Hacker News new | ask | show | jobs
by thundergolfer 2009 days ago
The incentive structure that seems clearly best (though not greatly) suited to this large-scale intelligence infrastructure is public investment in publicly owned systems.

Jordan seems to maybe gesture at this, as who owns all the bridges in the the USA? Governments. If we are talking “societal-scale medical system” a majority of people would want that publicly owned and operated and universally accessible.

We’ve already seen in industry that the incentives are to massively in favour of creating walled-gardens that lock in users and thus profits. No societal-wide system should work like our social media ecosystem (FB, Snapchat, TikTok). The dominant profit incentives are also not “human-centric”, as Jordan constantly emphasises. Well, they’re only so if we assume profit-making activity is tightly aligned with “human-centric” concerns.
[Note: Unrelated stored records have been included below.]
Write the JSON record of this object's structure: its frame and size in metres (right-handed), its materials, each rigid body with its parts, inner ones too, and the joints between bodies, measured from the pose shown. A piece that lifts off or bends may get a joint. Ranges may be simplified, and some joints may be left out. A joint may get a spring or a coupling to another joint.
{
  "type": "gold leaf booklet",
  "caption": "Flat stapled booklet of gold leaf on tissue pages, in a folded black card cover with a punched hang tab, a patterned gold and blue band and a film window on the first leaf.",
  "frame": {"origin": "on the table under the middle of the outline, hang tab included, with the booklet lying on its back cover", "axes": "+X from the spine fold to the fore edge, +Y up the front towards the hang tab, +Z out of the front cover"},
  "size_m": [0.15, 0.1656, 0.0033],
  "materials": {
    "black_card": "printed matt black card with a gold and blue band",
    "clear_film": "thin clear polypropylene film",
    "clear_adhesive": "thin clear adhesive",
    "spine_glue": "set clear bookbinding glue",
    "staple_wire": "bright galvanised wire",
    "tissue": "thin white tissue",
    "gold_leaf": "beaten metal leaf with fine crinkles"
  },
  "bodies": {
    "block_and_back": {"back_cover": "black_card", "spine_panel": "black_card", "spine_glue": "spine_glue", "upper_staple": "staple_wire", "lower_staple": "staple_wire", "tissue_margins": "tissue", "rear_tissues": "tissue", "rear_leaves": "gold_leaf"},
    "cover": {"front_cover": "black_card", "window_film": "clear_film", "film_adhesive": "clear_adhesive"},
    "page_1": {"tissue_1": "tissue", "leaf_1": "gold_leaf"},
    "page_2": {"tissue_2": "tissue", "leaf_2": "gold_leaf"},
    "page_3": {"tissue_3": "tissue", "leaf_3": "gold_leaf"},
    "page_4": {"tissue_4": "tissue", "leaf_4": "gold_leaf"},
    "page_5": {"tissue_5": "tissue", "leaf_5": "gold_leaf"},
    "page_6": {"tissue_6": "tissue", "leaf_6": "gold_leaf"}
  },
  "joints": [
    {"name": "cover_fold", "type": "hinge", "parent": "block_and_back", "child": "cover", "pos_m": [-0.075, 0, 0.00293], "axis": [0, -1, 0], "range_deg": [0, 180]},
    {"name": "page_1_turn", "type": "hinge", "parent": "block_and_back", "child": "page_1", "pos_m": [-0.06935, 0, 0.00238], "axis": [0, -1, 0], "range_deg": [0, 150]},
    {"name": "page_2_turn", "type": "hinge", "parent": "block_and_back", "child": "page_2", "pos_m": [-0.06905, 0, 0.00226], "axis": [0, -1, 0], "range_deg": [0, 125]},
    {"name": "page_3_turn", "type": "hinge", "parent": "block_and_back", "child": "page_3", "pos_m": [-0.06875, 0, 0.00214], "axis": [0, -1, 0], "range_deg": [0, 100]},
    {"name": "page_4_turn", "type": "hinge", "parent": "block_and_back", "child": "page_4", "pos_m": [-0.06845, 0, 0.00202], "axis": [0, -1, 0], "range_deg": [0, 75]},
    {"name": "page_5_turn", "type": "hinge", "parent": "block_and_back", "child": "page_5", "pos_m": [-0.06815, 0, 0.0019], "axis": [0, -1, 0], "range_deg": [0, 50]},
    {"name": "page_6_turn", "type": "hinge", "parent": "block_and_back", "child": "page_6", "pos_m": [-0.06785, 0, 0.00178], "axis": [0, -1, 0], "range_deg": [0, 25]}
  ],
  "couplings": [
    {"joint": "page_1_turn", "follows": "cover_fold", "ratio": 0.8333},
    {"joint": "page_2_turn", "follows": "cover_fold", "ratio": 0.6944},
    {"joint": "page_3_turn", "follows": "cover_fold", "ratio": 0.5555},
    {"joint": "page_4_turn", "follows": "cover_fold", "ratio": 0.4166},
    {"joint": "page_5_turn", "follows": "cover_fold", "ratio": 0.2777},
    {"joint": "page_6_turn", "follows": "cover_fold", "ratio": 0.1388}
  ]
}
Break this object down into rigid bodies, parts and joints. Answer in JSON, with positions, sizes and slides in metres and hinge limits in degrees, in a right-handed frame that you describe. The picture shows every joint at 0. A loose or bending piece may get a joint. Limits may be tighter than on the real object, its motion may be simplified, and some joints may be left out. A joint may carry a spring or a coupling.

Some will say yes, but to me our climate disaster and the USA mass incarceration system are strong enough evidence that the answer is no.
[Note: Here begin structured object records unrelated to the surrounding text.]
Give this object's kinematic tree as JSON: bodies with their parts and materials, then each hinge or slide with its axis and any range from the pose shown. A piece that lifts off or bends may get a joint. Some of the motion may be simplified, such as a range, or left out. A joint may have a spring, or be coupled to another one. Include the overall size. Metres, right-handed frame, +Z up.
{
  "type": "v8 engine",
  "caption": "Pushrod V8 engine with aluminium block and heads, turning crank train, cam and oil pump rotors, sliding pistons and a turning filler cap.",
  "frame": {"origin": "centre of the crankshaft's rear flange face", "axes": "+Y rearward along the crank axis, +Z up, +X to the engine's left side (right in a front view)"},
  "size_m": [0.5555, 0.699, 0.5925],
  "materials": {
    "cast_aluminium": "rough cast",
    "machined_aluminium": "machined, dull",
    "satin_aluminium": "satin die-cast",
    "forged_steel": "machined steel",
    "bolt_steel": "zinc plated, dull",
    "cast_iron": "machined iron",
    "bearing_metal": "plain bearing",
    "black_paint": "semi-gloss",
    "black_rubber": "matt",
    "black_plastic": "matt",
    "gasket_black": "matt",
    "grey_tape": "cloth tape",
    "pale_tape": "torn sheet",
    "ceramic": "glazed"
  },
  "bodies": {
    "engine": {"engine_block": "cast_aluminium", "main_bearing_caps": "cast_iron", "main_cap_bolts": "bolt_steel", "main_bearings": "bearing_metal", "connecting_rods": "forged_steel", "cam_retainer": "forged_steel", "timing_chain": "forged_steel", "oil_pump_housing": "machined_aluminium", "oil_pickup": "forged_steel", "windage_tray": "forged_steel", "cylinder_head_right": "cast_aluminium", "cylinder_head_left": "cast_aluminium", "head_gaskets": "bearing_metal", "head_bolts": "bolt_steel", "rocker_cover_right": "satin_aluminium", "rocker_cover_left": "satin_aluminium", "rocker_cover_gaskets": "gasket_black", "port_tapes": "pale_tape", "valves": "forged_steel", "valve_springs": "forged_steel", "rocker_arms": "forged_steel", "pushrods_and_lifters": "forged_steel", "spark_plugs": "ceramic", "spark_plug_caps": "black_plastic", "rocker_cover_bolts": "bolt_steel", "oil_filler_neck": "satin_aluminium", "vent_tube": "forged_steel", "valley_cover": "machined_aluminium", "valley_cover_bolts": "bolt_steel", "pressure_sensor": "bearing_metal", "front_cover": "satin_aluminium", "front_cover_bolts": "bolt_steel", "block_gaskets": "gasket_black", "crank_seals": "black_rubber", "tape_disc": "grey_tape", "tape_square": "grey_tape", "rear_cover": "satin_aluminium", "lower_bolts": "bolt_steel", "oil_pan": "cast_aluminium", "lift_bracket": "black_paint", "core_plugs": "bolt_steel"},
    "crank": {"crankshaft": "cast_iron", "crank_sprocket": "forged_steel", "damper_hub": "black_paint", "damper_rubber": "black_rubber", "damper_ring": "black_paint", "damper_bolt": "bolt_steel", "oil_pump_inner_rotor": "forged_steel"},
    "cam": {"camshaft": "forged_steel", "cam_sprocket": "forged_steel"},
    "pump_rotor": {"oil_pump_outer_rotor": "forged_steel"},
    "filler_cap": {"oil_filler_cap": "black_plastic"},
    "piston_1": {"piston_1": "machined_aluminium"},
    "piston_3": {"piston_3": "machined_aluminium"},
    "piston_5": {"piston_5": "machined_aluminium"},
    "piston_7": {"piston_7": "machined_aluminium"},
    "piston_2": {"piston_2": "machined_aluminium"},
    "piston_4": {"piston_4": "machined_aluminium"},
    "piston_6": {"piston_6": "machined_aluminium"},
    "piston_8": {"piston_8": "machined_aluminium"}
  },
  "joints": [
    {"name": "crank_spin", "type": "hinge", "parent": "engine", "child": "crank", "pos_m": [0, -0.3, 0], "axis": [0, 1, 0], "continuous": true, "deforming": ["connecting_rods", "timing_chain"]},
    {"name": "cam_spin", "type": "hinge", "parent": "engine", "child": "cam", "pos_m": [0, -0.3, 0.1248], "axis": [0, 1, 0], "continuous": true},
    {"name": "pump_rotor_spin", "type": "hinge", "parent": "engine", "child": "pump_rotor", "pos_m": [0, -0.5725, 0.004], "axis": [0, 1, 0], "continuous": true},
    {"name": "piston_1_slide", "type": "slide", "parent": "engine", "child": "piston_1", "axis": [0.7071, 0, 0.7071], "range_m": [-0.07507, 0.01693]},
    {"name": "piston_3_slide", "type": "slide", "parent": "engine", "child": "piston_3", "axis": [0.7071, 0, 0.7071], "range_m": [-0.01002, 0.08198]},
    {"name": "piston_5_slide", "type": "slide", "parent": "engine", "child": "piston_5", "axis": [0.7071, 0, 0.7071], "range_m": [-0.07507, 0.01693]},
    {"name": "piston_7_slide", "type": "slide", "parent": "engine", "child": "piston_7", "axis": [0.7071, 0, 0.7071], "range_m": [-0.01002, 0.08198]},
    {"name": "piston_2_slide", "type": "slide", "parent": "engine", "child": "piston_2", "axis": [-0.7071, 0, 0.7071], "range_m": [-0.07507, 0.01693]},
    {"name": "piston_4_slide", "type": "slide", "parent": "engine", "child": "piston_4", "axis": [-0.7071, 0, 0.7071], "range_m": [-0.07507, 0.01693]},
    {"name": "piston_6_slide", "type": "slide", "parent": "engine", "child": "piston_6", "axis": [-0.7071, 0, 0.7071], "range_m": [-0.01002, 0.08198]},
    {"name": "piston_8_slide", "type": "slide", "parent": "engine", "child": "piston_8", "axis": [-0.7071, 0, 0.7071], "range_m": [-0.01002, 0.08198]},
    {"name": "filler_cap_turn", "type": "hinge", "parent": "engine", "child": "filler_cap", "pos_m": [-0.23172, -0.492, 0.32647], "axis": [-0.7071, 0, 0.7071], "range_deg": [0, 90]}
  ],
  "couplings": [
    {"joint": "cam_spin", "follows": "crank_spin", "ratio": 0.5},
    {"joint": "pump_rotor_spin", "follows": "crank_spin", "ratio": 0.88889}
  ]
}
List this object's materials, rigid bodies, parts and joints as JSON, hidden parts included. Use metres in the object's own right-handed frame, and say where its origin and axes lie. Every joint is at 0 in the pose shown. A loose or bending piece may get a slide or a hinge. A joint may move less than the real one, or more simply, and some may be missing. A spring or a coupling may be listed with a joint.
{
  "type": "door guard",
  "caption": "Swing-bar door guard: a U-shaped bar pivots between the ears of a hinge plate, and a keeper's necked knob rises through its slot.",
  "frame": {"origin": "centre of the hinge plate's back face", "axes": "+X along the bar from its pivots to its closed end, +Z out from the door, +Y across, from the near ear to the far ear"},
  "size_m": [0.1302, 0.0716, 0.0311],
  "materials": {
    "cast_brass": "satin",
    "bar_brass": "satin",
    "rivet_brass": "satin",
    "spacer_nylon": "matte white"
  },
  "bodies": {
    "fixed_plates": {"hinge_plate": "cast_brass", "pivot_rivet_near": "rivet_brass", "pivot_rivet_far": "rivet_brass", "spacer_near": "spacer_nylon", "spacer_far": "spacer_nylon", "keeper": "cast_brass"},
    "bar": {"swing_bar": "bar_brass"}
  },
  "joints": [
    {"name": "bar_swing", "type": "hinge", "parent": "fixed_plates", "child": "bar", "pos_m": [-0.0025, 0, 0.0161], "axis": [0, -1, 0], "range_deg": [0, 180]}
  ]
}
I think some wealthy Northern European countries are setup well enough to produce “Intelligent Infrastructure”, except for the fact that most of the talent is in the USA.

1 comments

If the rising trend toward putting the giant info-broker corporations on tighter leashes continues, I'm hopeful that we might finally start to discuss the 'civil rights of data' — who actually owns data of all kinds, but especially personal data, and what obligations come with using it, sharing it and ensuring that it not be abused.